There were also 28 train sets in operation between Coca Cola (Ellis) Park and Loftus stadiums. The Park and Ride principle was also used for parks adjacent to train stations and fans were able to take a ride to the newly refurbished Doornfontein station (a two-minute walk to Ellis Park) and the Rissik station next to Loftus.

What can we learn from this? Our trains have a passenger capacity of between 2 000 and 2 500. They are mass movers. And this is why they, along with other mass-movers, our prospective Bus Rapid Transit and other Integrated Rapid Public Transport network systems need to provide the back-bone for public transport mobility for 2010. And this is why it is so imperative that we move rapidly to the implementation of at least the first phases of these new mass movement systems not at the expense of affected minibus operators, but through the effective involvement and integration of these operators into the new systems.

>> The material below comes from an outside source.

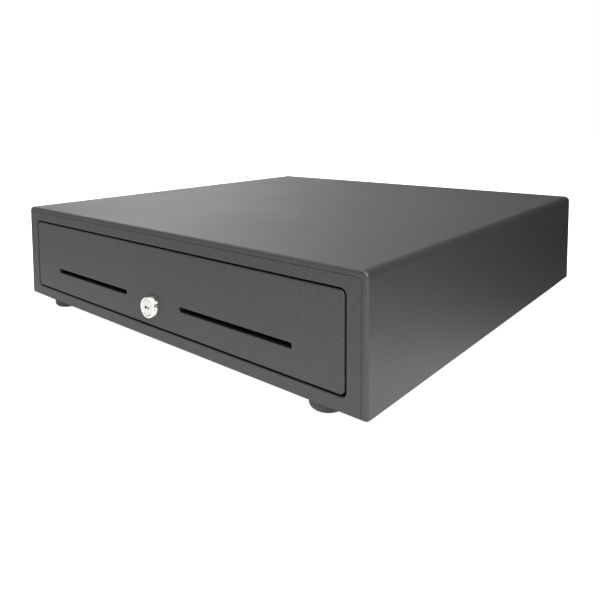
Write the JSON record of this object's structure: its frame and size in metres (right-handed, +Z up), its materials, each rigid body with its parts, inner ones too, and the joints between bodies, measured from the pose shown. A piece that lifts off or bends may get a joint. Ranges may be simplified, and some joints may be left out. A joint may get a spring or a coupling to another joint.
{
  "type": "cash drawer",
  "caption": "Low steel cash drawer with a sliding till on telescopic slides, two document slots, a key lock, a solenoid latch and round rubber feet.",
  "frame": {"origin": "middle of the overall box, on the surface that the feet stand on, with the drawer shut", "axes": "+Z up, the drawer's front faces -Y and it opens along -Y, +X is to the right seen from the front"},
  "size_m": [0.41, 0.42, 0.1],
  "materials": {
    "powder_coat": "fine textured satin powder coat, charcoal black",
    "zinc_steel": "zinc plated sheet, satin",
    "slide_steel": "bright zinc, lightly oiled",
    "bright_steel": "bright zinc plate",
    "spring_wire": "drawn spring wire",
    "yoke_iron": "nickel plated iron",
    "lock_chrome": "polished chrome plate",
    "plug_metal": "satin nickel plate",
    "brass_nut": "machined",
    "black_rubber": "matte moulded rubber",
    "till_plastic": "moulded, fine grain",
    "clip_plastic": "moulded, satin",
    "guide_plastic": "moulded, satin",
    "bobbin_nylon": "natural nylon",
    "copper_winding": "enamelled copper wire",
    "switch_plastic": "moulded, satin",
    "socket_plastic": "moulded, gloss",
    "board_green": "solder resist, gloss",
    "loom_pvc": "soft PVC sleeve"
  },
  "bodies": {
    "cabinet": {"back_panel": "powder_coat", "base_pan": "powder_coat", "bumper_posts": "bright_steel", "bumpers": "black_rubber", "coil_bobbin": "bobbin_nylon", "coil_winding": "copper_winding", "eject_spring": "spring_wire", "feet": "black_rubber", "foot_nuts": "bright_steel", "foot_screws": "bright_steel", "front_frame": "powder_coat", "latch_pivot_pin": "bright_steel", "latch_platform": "zinc_steel", "outer_cover": "powder_coat", "plunger_spring": "spring_wire", "rj_socket": "socket_plastic", "slide_brackets": "zinc_steel", "slide_outer_left": "slide_steel", "slide_outer_right": "slide_steel", "slide_screws": "bright_steel", "small_screws": "bright_steel", "socket_board": "board_green", "solenoid_yoke": "yoke_iron", "spring_cap": "guide_plastic", "spring_guide": "bright_steel", "switch_body": "switch_plastic", "top_brace": "zinc_steel", "wiring_loom": "loom_pvc"},
    "drawer": {"drawer_front": "powder_coat", "drawer_pan": "zinc_steel", "drawer_rivets": "bright_steel", "front_screws": "bright_steel", "lock_housing": "lock_chrome", "lock_nut": "brass_nut", "rod_bush": "guide_plastic", "rod_guide": "zinc_steel", "slide_inner_left": "slide_steel", "slide_inner_right": "slide_steel", "slot_guides": "guide_plastic", "striker": "zinc_steel", "till_rails": "zinc_steel", "till_tray": "till_plastic", "coin_tray": "till_plastic", "clip_rod": "bright_steel", "clip_springs": "spring_wire"},
    "slide_middle_left": {"slide_middle_left": "slide_steel"},
    "slide_middle_right": {"slide_middle_right": "slide_steel"},
    "inner_cages": {"inner_ball_cages": "bright_steel"},
    "outer_cages": {"outer_ball_cages": "bright_steel"},
    "bill_clip_1": {"bill_clip_1": "clip_plastic"},
    "bill_clip_2": {"bill_clip_2": "clip_plastic"},
    "bill_clip_3": {"bill_clip_3": "clip_plastic"},
    "bill_clip_4": {"bill_clip_4": "clip_plastic"},
    "bill_clip_5": {"bill_clip_5": "clip_plastic"},
    "lock_plug": {"lock_plug": "plug_metal", "lock_cam": "bright_steel", "release_rod": "bright_steel"},
    "plunger": {"solenoid_plunger": "bright_steel"},
    "latch": {"latch_lever": "bright_steel"},
    "switch_leaf": {"switch_leaf": "bright_steel"}
  },
  "joints": [
    {"name": "drawer_slide", "type": "slide", "parent": "cabinet", "child": "drawer", "axis": [0, -1, 0], "range_m": [0, 0.3]},
    {"name": "slide_middle_left_run", "type": "slide", "parent": "cabinet", "child": "slide_middle_left", "axis": [0, -1, 0], "range_m": [0, 0.15]},
    {"name": "slide_middle_right_run", "type": "slide", "parent": "cabinet", "child": "slide_middle_right", "axis": [0, -1, 0], "range_m": [0, 0.15]},
    {"name": "outer_cages_roll", "type": "slide", "parent": "cabinet", "child": "outer_cages", "axis": [0, -1, 0], "range_m": [0, 0.075]},
    {"name": "inner_cages_roll", "type": "slide", "parent": "cabinet", "child": "inner_cages", "axis": [0, -1, 0], "range_m": [0, 0.225]},
    {"name": "bill_clip_1_lift", "type": "hinge", "parent": "drawer", "child": "bill_clip_1", "pos_m": [-0.1376, 0.152, 0.073], "axis": [-1, 0, 0], "range_deg": [0, 24], "stiffness_Nm_per_rad": 0.03, "springref_deg": -34.38},
    {"name": "bill_clip_2_lift", "type": "hinge", "parent": "drawer", "child": "bill_clip_2", "pos_m": [-0.0688, 0.152, 0.073], "axis": [-1, 0, 0], "range_deg": [0, 24], "stiffness_Nm_per_rad": 0.03, "springref_deg": -34.38},
    {"name": "bill_clip_3_lift", "type": "hinge", "parent": "drawer", "child": "bill_clip_3", "pos_m": [0, 0.152, 0.073], "axis": [-1, 0, 0], "range_deg": [0, 24], "stiffness_Nm_per_rad": 0.03, "springref_deg": -34.38},
    {"name": "bill_clip_4_lift", "type": "hinge", "parent": "drawer", "child": "bill_clip_4", "pos_m": [0.0688, 0.152, 0.073], "axis": [-1, 0, 0], "range_deg": [0, 24], "stiffness_Nm_per_rad": 0.03, "springref_deg": -34.38},
    {"name": "bill_clip_5_lift", "type": "hinge", "parent": "drawer", "child": "bill_clip_5", "pos_m": [0.1376, 0.152, 0.073], "axis": [-1, 0, 0], "range_deg": [0, 24], "stiffness_Nm_per_rad": 0.03, "springref_deg": -34.38},
    {"name": "lock_turn", "type": "hinge", "parent": "drawer", "child": "lock_plug", "pos_m": [0, -0.205, 0.0364], "axis": [0, -1, 0], "range_deg": [0, 90]},
    {"name": "plunger_run", "type": "slide", "parent": "cabinet", "child": "plunger", "axis": [1, 0, 0], "range_m": [-0.0027, 0]},
    {"name": "latch_turn", "type": "hinge", "parent": "cabinet", "child": "latch", "pos_m": [0.014, 0.198, 0.046], "axis": [0, 0, 1], "range_deg": [-14, 0]},
    {"name": "switch_leaf_turn", "type": "hinge", "parent": "cabinet", "child": "switch_leaf", "pos_m": [-0.023, 0.1955, 0.046], "axis": [0, 0, 1], "range_deg": [0, 8]}
  ],
  "couplings": [
    {"joint": "slide_middle_left_run", "follows": "drawer_slide", "ratio": 0.5},
    {"joint": "slide_middle_right_run", "follows": "drawer_slide", "ratio": 0.5},
    {"joint": "outer_cages_roll", "follows": "drawer_slide", "ratio": 0.25},
    {"joint": "inner_cages_roll", "follows": "drawer_slide", "ratio": 0.75},
    {"joint": "latch_turn", "follows": "plunger_run", "rad_per_m": 90},
    {"joint": "switch_leaf_turn", "follows": "plunger_run", "rad_per_m": -51}
  ]
}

Towards the end of yesterday's MinMEC assessment of the Confederation Cup, my colleague, Western Cape Transport MEC Robin Carlisle eloquently summarised what I think was a collective conclusion. (I hope he will forgive me for quoting him): "We have crossed a threshold," he said, "from asking how bad will it be?" (he was referring to public transport for 2010) "to asking how good can we make it?."

As we ask ourselves that question, we need also always to remember that 2010 public transport is not just about the event. It is about creating a new public transport legacy for future generations.

And that, I believe, is at the heart of the budget we have tabled before the National Assembly today.